In any case, the other team weren't bad, but the points of information totally rattled them - I threw the first speaker off so badly. He accepted my question, and oh, it turned into a nightmare for him. You could see it in his face and in how badly he stumbled over his reply. I just turned to ... oh, I can't remember who, either Heidi or Christie, with this smirk on my face. All in all, I think we put in a great effort, dealt with points of information significantly better, and made our position clear, though I felt the result was close.
It wasn't. We won by a country mile. WE WON. Oh yes, WE WON. We're through to the next round, and if you don't mind some more bragging, that means I am on one of the best eight teams in the state. It feels so good!
Enough of that now. Mum and Nan came up to see the debate, and on the way back, we had the most awesome discussion. It was on just about everything, and I love having smart, thinking relatives who can actually hold a serious and thoughtful conversation. It's quite a refreshing break from the inane banter I too often hear at school about some senselessly violent computer game or action movie. Don't ask me how, but somehow we got from the topic of the crisis in Sudan to the ridiculous poverty in the world to immigrants in New Zealand to how modern society (particularly my peers) don't have a clue and suffer from Comfort Zone Syndrome to ... well, it goes on.
But one interesting point worth giving some time to is that of helping the world's poor and suffering. Specifically, the point was raised that this crisis is so huge and people in the West live in their comfort zones so much that it is extremely hard to make ANY difference, let alone actually solve the problem. What can be done? Not just about Darfur, but about the whole problem of desperate poverty and major conflict. What can we as individuals do? What do we achieve? More importantly, what must be done to end poverty and solve these major world issues?

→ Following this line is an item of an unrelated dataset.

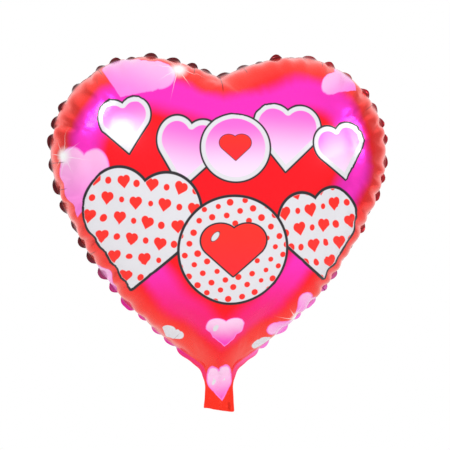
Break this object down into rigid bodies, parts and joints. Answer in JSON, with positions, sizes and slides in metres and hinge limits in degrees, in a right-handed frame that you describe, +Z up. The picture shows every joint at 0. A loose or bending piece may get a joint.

I personally take my example from Lech Walesa and the thousands in the communist Eastern bloc who rose against communism and WON. Look at the decades before that - communism was the "Red Menace" and it seemed unstoppable. I'm sure those of you who are educated in history are familiar with the Domino theory and the notion that if one country falls to communism, others will fall like dominoes. Was communism defeatable? Most certainly not! I don't like making assumptions about a period of time I didn't live in, but I am pretty confident that most people never thought communism could be defeated. However, look at what happened throughout Eastern Europe in the eighties. People were that sick and tired of their way of life, that unable to tolerate it, that they rose up in vast numbers and broke the back of communism. It's now fading away into the records of history and little more. What do we have here? We have proof that people power WORKS. When enough people feel so passionately about something that they will do what they can do change it, CHANGE HAPPENS. When a large body of people rise up against an injustice, that injustice is defeated. History is resplendent with examples of regimes being overthrown by a population unable to tolerate oppression any longer. When humans can band together and unite for a cause, THINGS GET DONE.

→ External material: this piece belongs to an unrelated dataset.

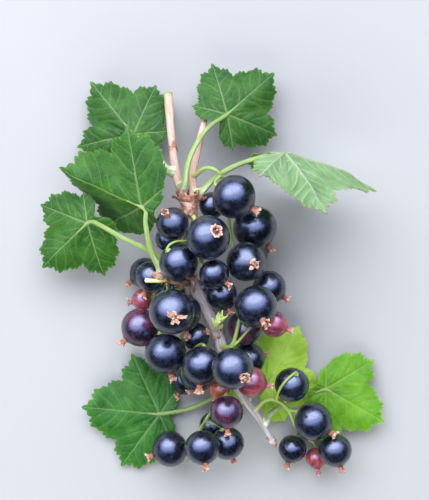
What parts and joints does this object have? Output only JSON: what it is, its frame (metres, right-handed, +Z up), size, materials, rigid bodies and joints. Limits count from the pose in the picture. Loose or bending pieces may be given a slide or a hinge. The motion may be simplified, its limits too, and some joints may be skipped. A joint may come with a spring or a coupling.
{
  "type": "blackcurrant sprig",
  "caption": "Fruiting twig of a currant bush, laid down as picked, with glossy dark berries on green strigs, lobed leaves and a woody stem.",
  "frame": {"origin": "on the surface that the sprig lies on, in the middle of the flat spot under the low berry in the middle", "axes": "+X to the right, +Y along the sprig towards the cut end of its twig, +Z up from the surface towards the viewer"},
  "size_m": [0.1112, 0.1329, 0.0439],
  "materials": {
    "ripe_berry": "waxy, near black skin with a thin blue bloom",
    "purple_berry": "waxy, dark purple skin",
    "red_berry": "glossy, red skin that is not ripe",
    "orange_berry": "glossy, orange skin that is not ripe",
    "bark": "thin bark with lenticels and flaking scales",
    "strig": "smooth green stalk",
    "leaf": "soft leaf with raised veins",
    "young_shoot": "downy pale green bud"
  },
  "bodies": {
    "root": {"berry_beside_stem": "ripe_berry", "berry_beside_strig": "ripe_berry", "berry_big_star": "ripe_berry", "berry_bottom_front": "ripe_berry", "berry_bottom_left": "ripe_berry", "berry_bottom_right": "ripe_berry", "berry_centre_right": "ripe_berry", "berry_corner_first": "ripe_berry", "berry_corner_low": "ripe_berry", "berry_corner_red": "red_berry", "berry_corner_second": "ripe_berry", "berry_corner_third": "ripe_berry", "berry_hanging_purple": "purple_berry", "berry_left_back": "ripe_berry", "berry_left_deep": "ripe_berry", "berry_left_front": "ripe_berry", "berry_left_purple": "purple_berry", "berry_left_red": "red_berry", "berry_low_orange": "orange_berry", "berry_low_red": "red_berry", "berry_lower_back": "ripe_berry", "berry_lower_deep": "ripe_berry", "berry_lower_front": "ripe_berry", "berry_lower_left": "ripe_berry", "berry_lower_middle": "ripe_berry", "berry_lower_right": "ripe_berry", "berry_middle_deep": "ripe_berry", "berry_middle_left": "ripe_berry", "berry_middle_small": "ripe_berry", "berry_right_edge": "ripe_berry", "berry_right_front": "ripe_berry", "berry_right_purple": "purple_berry", "berry_right_red": "red_berry", "berry_under_bottom": "ripe_berry", "berry_under_left": "ripe_berry", "berry_under_middle": "ripe_berry", "berry_under_right": "ripe_berry", "berry_upper_back": "ripe_berry", "berry_upper_front": "ripe_berry", "berry_upper_left": "ripe_berry", "berry_upper_middle": "ripe_berry", "berry_upper_right": "ripe_berry", "leaf_behind_right": "leaf", "leaf_left": "leaf", "leaf_lower_left": "leaf", "leaf_lower_right": "leaf", "leaf_top_left": "leaf", "leaf_top_right": "leaf", "leaf_upper_left": "leaf", "leaf_upper_right": "leaf", "shoot_bud": "young_shoot", "stem": "bark", "strig_centre": "strig", "strig_corner": "strig", "strig_left": "strig", "strig_lower_left": "strig", "strig_right": "strig", "strig_tip": "strig", "strig_top_right": "strig"}
  },
  "joints": []
}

Sadly, we here in the West don't care. Our priorities are so misguided and our Comfort Zone Syndrome so severe that we wallow in apathy and don't even think of uniting to rebel against world injustice and poverty. What are we worried about? While Darfurian children are being burnt alive, what are we devastated about? Something obnoxiously petty, of course. Someone we liked got voted out of Big Brother, our favourite artist is no longer number one, our favourite television program has found a nice place in the trash can, our pastor said to tithe ten percent so we went somewhere with less expectation and more back-patting, and so on. Wow, I am just in AWE of that WONDERFUL perspective and compassion for humanity! Yes, that's my sarcasm at its finest. If you're going to cry, don't cry because the contestant you love didn't win some gameshow, cry because so many people worldwide are dying and YOU ARE TOO APATHETIC TO DO ANYTHING ABOUT IT.
Every day, I fight my own apathy. Every day, I fight my desire to decide problems are too big so I'll do nothing and hope it goes away eventually. Every day, I try to stop focusing on the pleasure of U2's music and focus on the far more serious message behind it (If the messages of Sunday Bloody Sunday, Bullet The Blue Sky, and God Part II don't make you sit up and take notice, nothing will). And you know what? I think I am finally winning the battle. I feel lately, I have discovered an amazing sense of perspective, of a greater and more mature grasp of reality than I have had in the past. Maybe I'm just kidding myself and in two weeks, I'll look back on this and shake my head in embarrassment. I'd hope not, though.
In any case, I am rather worn out and I'd like to get some sleep. Just a couple of messages right now;
- purplicious is my hero and needs to keep up those exciting envelopes!
- Take my advice, everyone: don't start bleeding in the middle of class. It really doesn't look good.
I have so many more things I want to talk about tonight, but I guess they will have to wait for another time. It amazes me when people tell me my entries are so long, because I normally have many more things to say than I ever post. I guess I just have a lot of opinions. At least that's better than having none.